In fact GHQ were so obsessed with raiding that they issued a pamphlet to all officers called ‘Are you offensive enough?’ The response to this I’ll leave to your imagination!
On 8 June the 66th carried out its first major raid –Operation TABASCO - with the honour falling to 2/5 Manchester Regiment (199 Brigade) under Lt.-Col. Hewlett, though the raid itself was carried out by ‘A’ and ‘B’ Companies under Capt. Walmesley Cotham.
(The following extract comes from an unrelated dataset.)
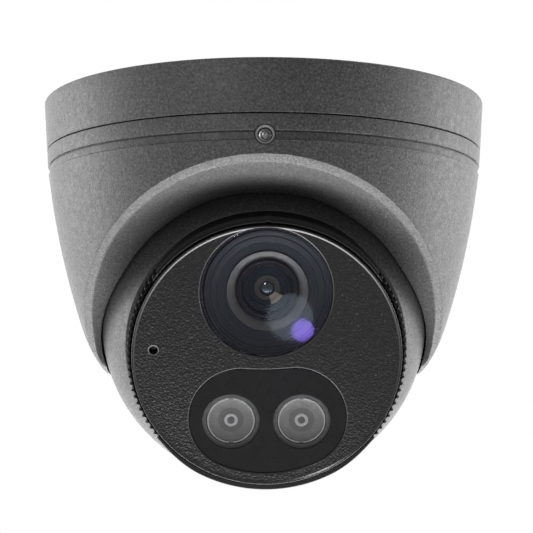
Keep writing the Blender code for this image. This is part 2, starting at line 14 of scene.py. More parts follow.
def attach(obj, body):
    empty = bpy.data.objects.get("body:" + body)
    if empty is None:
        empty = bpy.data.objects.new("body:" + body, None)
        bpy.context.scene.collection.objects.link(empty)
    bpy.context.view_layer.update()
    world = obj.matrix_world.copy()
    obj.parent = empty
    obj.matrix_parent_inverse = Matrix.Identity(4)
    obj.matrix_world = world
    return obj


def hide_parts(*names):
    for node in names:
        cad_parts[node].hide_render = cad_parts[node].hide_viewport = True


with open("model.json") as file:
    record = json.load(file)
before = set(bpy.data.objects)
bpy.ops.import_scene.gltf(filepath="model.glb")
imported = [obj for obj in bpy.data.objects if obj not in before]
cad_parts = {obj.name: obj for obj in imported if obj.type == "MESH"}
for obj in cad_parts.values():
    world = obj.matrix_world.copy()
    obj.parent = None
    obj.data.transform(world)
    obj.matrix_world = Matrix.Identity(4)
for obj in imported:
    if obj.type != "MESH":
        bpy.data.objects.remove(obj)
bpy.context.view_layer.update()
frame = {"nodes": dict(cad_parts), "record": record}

Conducting a raid of this magnitude is not a simple case of hopping the parapet, throwing some grenades, and grabbing some prisoners, but is in fact a highly complex ‘miniaturised’ operation containing the same elements and requiring the same skills as any large operation. Planning for this particular raid began in earnest 8 days before the due date and required co-operation with Engineers, Machine Gunners, Artillery, other infantry units, signals, casualty evacuation, and trench mortars. Specialised equipment had to be prepared and distributed, attack lanes through our own wire had to be cut, and trenches allocated and policed for assembly and attack. The artillery barrage alone consisted of a creeping barrage, howitzer fire, enfilade and flanking fire, counter-battery fire aimed at German mortars, specific fire on trenches and communication routes, a general box barrage to enclose the area, and the cutting of German wire. All of this was co-ordinated with equally complex barrages delivered by light and heavy trench mortars, with Vickers machine guns laying down barrages on the German support and reserve lines as well as enfilade fire on German communication trenches.
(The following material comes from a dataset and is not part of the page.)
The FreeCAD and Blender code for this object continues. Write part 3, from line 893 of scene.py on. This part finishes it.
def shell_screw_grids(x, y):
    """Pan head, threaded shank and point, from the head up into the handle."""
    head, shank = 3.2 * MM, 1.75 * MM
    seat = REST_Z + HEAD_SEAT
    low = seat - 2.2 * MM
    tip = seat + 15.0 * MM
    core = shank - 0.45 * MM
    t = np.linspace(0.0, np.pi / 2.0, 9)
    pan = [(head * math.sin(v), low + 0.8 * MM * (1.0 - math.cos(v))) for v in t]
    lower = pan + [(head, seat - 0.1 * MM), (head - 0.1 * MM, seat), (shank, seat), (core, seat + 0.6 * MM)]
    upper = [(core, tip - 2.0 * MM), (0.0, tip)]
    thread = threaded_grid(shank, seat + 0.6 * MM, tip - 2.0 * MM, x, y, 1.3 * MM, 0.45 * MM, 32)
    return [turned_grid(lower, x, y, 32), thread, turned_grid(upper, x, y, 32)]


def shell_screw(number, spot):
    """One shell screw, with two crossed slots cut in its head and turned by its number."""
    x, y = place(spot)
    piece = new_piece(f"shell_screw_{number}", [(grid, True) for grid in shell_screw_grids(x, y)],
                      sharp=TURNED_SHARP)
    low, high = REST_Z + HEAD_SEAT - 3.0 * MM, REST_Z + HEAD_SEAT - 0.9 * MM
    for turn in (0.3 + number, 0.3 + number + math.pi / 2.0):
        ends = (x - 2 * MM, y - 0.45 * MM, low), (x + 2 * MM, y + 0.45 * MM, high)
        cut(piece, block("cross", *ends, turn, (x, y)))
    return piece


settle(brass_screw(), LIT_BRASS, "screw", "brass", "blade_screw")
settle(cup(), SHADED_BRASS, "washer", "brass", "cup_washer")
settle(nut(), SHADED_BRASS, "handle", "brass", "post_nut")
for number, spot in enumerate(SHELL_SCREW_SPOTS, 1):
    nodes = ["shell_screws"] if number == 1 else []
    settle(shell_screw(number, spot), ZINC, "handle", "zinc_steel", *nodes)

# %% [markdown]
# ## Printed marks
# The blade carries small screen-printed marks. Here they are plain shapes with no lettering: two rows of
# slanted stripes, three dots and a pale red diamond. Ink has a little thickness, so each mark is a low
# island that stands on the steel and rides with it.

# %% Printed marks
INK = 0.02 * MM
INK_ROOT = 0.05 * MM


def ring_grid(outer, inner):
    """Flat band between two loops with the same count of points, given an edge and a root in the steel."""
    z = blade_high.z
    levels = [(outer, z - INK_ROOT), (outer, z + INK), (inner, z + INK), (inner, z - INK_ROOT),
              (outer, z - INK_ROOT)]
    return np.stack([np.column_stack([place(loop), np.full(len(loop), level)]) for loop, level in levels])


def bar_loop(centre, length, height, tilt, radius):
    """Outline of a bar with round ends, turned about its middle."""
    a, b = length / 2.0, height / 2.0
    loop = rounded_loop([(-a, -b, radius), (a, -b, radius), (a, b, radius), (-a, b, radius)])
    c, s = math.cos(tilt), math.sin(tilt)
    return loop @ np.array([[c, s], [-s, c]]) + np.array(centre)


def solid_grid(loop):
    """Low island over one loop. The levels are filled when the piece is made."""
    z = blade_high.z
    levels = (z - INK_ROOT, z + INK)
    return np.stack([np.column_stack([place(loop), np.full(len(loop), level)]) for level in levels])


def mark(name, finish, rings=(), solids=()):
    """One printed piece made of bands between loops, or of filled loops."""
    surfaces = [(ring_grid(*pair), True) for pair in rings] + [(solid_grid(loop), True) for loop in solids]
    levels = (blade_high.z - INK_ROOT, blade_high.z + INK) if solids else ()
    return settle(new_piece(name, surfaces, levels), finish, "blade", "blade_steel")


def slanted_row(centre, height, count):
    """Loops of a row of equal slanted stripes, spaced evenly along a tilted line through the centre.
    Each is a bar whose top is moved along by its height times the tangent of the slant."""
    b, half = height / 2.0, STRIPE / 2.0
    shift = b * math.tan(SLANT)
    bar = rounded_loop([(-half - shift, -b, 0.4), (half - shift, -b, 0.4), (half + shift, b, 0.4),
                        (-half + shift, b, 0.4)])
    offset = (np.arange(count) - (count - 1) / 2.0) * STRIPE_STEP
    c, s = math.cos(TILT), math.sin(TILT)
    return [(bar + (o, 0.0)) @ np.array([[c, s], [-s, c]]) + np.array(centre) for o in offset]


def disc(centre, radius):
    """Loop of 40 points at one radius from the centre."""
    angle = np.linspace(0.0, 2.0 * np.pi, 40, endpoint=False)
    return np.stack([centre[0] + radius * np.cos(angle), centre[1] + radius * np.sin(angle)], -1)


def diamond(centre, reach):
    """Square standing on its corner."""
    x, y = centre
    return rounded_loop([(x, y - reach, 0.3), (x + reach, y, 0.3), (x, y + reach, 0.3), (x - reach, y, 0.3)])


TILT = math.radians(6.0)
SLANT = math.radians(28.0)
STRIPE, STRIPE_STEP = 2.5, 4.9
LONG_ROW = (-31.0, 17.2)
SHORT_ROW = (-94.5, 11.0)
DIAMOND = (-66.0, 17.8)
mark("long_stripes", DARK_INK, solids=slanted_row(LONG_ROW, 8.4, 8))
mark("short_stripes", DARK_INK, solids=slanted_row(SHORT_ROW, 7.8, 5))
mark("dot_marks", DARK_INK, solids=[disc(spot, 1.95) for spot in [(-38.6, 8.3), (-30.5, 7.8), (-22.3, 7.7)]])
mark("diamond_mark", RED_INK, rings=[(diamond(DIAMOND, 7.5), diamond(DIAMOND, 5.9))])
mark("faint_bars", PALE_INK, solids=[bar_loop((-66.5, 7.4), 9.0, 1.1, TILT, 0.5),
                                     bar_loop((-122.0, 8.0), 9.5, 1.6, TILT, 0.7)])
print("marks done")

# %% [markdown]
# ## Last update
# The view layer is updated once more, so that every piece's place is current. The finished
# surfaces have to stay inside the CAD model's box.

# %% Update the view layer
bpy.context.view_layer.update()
Lt-Col. Wilson of 2/6th Manchesters also provided 5 Lewis guns for immediate support. Finally No.4 Special Company RE were to put down a smoke cloud at Zero hour and at Zero + 40 to cover the attack and withdrawal. Split second timing for the operation given the complexity of the artillery arrangements was crucial. The 2/5 Manchesters had to be in position by Zero minus 40.
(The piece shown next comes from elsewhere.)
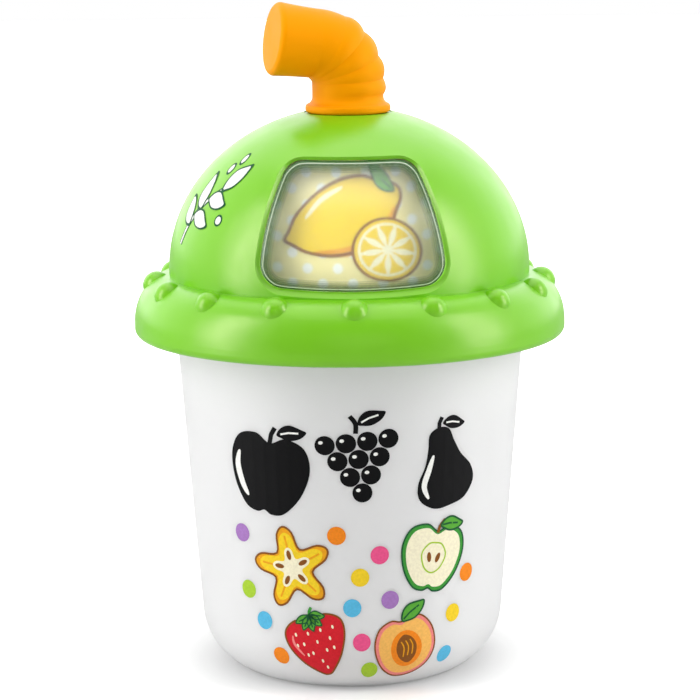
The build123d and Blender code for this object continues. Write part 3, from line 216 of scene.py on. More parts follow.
def polka(name, heading, ground, spots):
    """Printed card: slanted rows of pale round spots round the drum."""
    material, tree, shader = new_material(name)
    coords = tree.nodes.new("ShaderNodeTexCoord")
    turn = tree.nodes.new("ShaderNodeVectorRotate")
    turn.rotation_type = "Z_AXIS"
    turn.inputs["Angle"].default_value = -radians(heading)
    link(tree, coords.outputs["Object"], turn.inputs["Vector"])
    mapping = tree.nodes.new("ShaderNodeMapping")
    mapping.inputs["Rotation"].default_value = (radians(45), 0, 0)
    mapping.inputs["Scale"].default_value = (0, 1 / (DOT_PITCH * MM), 1 / (DOT_PITCH * MM))
    link(tree, turn.outputs["Vector"], mapping.inputs["Vector"])
    cell = calculate(tree, "ShaderNodeVectorMath", "FRACTION", mapping.outputs["Vector"])["Vector"]
    offset = calculate(tree, "ShaderNodeVectorMath", "SUBTRACT", cell, (0, 0.5, 0.5))["Vector"]
    distance = calculate(tree, "ShaderNodeVectorMath", "LENGTH", offset)["Value"]
    edge = map_range(tree, distance, (DOT_SIZE - DOT_EDGE, DOT_SIZE + DOT_EDGE), (0.0, 1.0))
    link(tree, blend_colours(tree, edge, spots, ground), shader.inputs["Base Color"])
    link(tree, noise(tree, 500.0, (0.5, 0.6)), shader.inputs["Roughness"])
    add_grain(tree, shader, *CARD_GRAIN)
    return material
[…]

The German lines consisted of:
1) FRONT LINE – 1st objective
2) FIRST LINE – 3rd objective
3) SECOND LINE – 2nd objective

By attacking in this order the FIRST line (the strongest line) could be isolated
The operation began at 8:25 p.m. when the guns opened fire bang on time and with excellent accuracy.
At 8:30 the first wave moved off covered by the RE’s smoke screen.
At 8:31 the guns moved off the German FRONT line whilst the first wave rushed the trenches leaving behind moppers up. The first wave and moppers up accounted for 7 Germans amongst the shattered trenches.
At 8:33 the barrage crept up to the German FIRST line where it remained for 4 minutes. At this point 7 members of a German MG team attempted to surrender. 5 were shot whilst 2 managed to escape into the confusion. Prisoners were a low priority.
At 8:38 the barrage moved on, as did the first wave once more leaving moppers up to deal with the Germans. And deal with them they did! 1 German officer and 5 men emerged from a dug out. The officer was instantly killed, as were 3 of his men, the other 2 escaping down a tunnel complex. The tunnels were blocked and guarded whilst the troops awaited the arrival of 5 sappers of 432 Field Company under the command of Cpl. Perkins all of whom carried mobile demolition charges.
At 8:48 the troops arrived at their final objective exactly on time.
Between 8:38 and 8:48 the 2nd and 3rd wave of troops swarmed over the German system creating havoc and destruction as dazed Germans emerged from their dug outs. 14 prisoners were taken “9 of whom showed fight on the way back and were bayoneted.” 5 prisoners in total were brought back, 4 of them wounded. One them attempted to throw a concealed bomb at their captors but was promptly shot.

By this time the sappers had arrived and had more work to do than they could possibly cope with. Sappers Huddart, Knight, Hollerton, Ashworth, and Partington, together with L/Cpl. Sharpe and Cpl. Perkins damaged or destroyed 12 dugouts and tunnels between them before running out of charges. Sapper Ashworth was unfortunate in that one of his charges failed to explode, despite firing 4 shots into it. Having failed to ignite his charge he also found that his escort riflemen had disappeared leaving him completely alone! Luckily he found Partington who had also lost his escort and the 2 of them continued their destructive work before helping the infantry repel a German counter-attack.

The infantry withdrew under cover of smoke 7 minutes before time quite simply because without more mobile charges all that could be done had been done.
A moderate estimate of the number of German casualties overall would be between 125-150. Casualties amongst the 66th amounted to 5 dead, 46 wounded (mostly slight) and 4 missing.

The operation was a total success, almost a textbook case that earned the praise of the Divisional Commander, Lawrence and Lt.-Gen. Haking of XI Corps. It was also important because it was the Division’s first taste of operational co-ordination and co-operation, even if only on a small scale.